Anyway, I’ve done a few stints of ridiculously full-on exhausting round Britain working stints to get the funds to hang out here for a while. So, we’re hanging here for a while. Oh, and I’m writing a (non-autism) book while I’m out here, so have been a but busy in between sweating. Sweating is the main activity of the day and I’m getting very proficient at it. It’s hot, extremely hot with temperatures reaching 40+C up here in the hills. Never had so many showers in my life, all of which have been rendered virtually pointless within minutes of stepping out from the water due to the immediate recurrence of the sweating.

We’ve had visits from family some of whom have been hotter than even they thought possible and not altogether well because of it. It is becoming clear that summer is not the time for people to visit us, unless their idea of a good holiday is sweating, sitting indoors and moaning about being hot.

There are many feiras – local fairs and festivals on throughout the summer in the surrounding villages and towns but all start at 7pm and later due to the heat. We have been to several of these feiras, which are quite low-key and largely local affairs which, along with some entertainment, appear to always involve cake, knitted dolls and killing things (hunting).

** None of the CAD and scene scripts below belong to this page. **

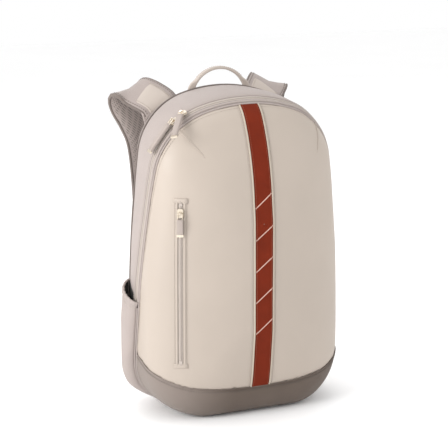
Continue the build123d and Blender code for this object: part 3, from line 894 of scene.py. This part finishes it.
def add_stripe(skin):
    points, normals = stripe_path()
    normals = unit_rows(normals * (0, 1, 1))
    piece = band("stripe_webbing", skin, points, normals, 2 * STRIPE_HALF, 0.0011, "clay_webbing", cuts=12)
    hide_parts("centre_stripe")
    for side, tag in ((-1, "left"), (1, "right")):
        cord, edge, outer = (
            skin.settle(points + np.array((side * (STRIPE_HALF + gap), 0, 0)), normals, lift)
            for gap, lift in ((0.0013, 0.0006), (-0.0022, 0.0013), (0.0052, 0.0002)))
        profile_sweep("stripe_cord_" + tag, cord, normals, round_profile(0.0013), "piping")
        stitches("stripe_stitch_" + tag, edge, normals, "stitch_clay", pitch=0.0036, length=0.0025)
        stitches("stripe_panel_stitch_" + tag, outer, normals)
    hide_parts("stripe_pipings")
    verts = []
    faces = []
    steps = np.linspace(-1, 1, 15)
    for centre in LINE_CENTRES:
        faces += moved_faces(grid_faces(len(steps), len(LINE_SECTION)), len(verts))
        for x in (STRIPE_HALF - 0.0004) * steps:
            for dz, height in LINE_SECTION:
                hit = skin.drop((x, -0.1, centre + x * LINE_SLOPE + dz), BACK)
                verts.append(np.array(hit) + np.array((0, -height, 0)))
    lines = new_piece("stripe_diagonals", verts, faces, "line_pink")
    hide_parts("stripe_lines")


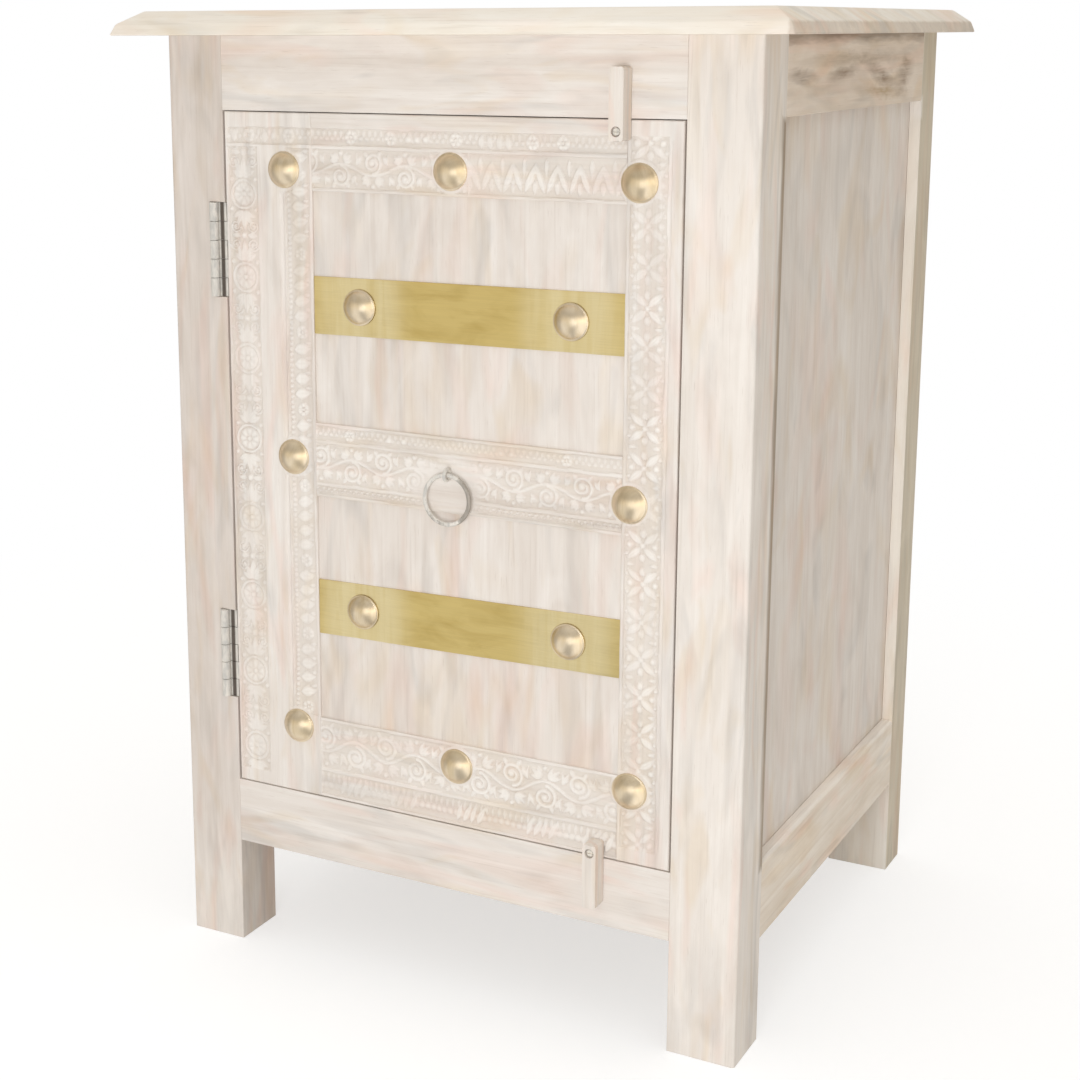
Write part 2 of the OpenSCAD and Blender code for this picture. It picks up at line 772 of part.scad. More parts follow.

The headline act comes on around 12.30am, or in other words ‘tomorrow’ and we have so far failed to make it through.

Cracking The Algarve Feira Circuit - 04

Please forgive me, Portugal, but given the posters, warm-up acts and parcel tape that we have seen, my suspicion is that we’re not talking quality here, but something that is rarely witnessed in the UK – small rural communities getting together and having a good time. We’re not even talking tribute band level here (come back, Worthing, all is forgiven). We spent one evening in the company of such a support act in the form of a portly gent in his 50’s with full moustache and checked shirt singing along in Portuguese to a Euro beat backing track and his own efforts on an organ. His early evening audience consisted of 3 middle aged couples – both male/female and female/female couples (the female/female couples I suspect were borne out of necessity from a lack of willing males, rather than us having stumbled upon a large gay community out here in the rural Algarve hills) waltzing. Sometimes switching partners between the six of them to add a bit of a frisson to the proceedings. Well, needs must and all that. He relied on songsheets throughout, which leads me to wonder if the real act had failed to show up and someone’s Dad who grows a fine pumpkin had been dragged in as a replacement. And nobody cared either way. I guarantee that had we made it to the end of the night, a supremely good night would have been had by all.

Cracking The Algarve Feira Circuit - 05

The number of chairs did suggest that things were going to hot up considerably later on, but our Northern European stamina was not in the same league as these guys and we wandered off into the darkness to stumble home (wine is 60p a glass) hours before the main event. Keith and I even considered that we could break on to the Algarve rural feira circuit and perform our own infamous (never-seen-in-public) acapella rendition of The Rubette’s Sugar Baby Love claiming to be related to The Beatles, or something. Surely being British has some musical clout and glamour that we could turn into a lucrative career on this busy and burgeoning circuit where the same name and face has yet to be seen twice? We would work for a bag of figs and a plate of chips, which is somewhere near the minimum wage in Portugal. We can even do the whole Abba songbook where we replace one word in each title with the word ‘spoon’: ‘Dancing Spoon’, ‘Spooner Takes It All’, Take A Chance On Spoon’. You had to be there. That’s a USP for sure, no one else doing that. Where’s Portugal’s answer to Simon Cowell when you need him? Anyone know the Portuguese for ‘Living On A Prayer’? I feel a new world opening up for us where we are celebrities in a land where we can only ask people their name and what subjects their brother and sister study at school.

Wake us up when it’s time to go on, will you?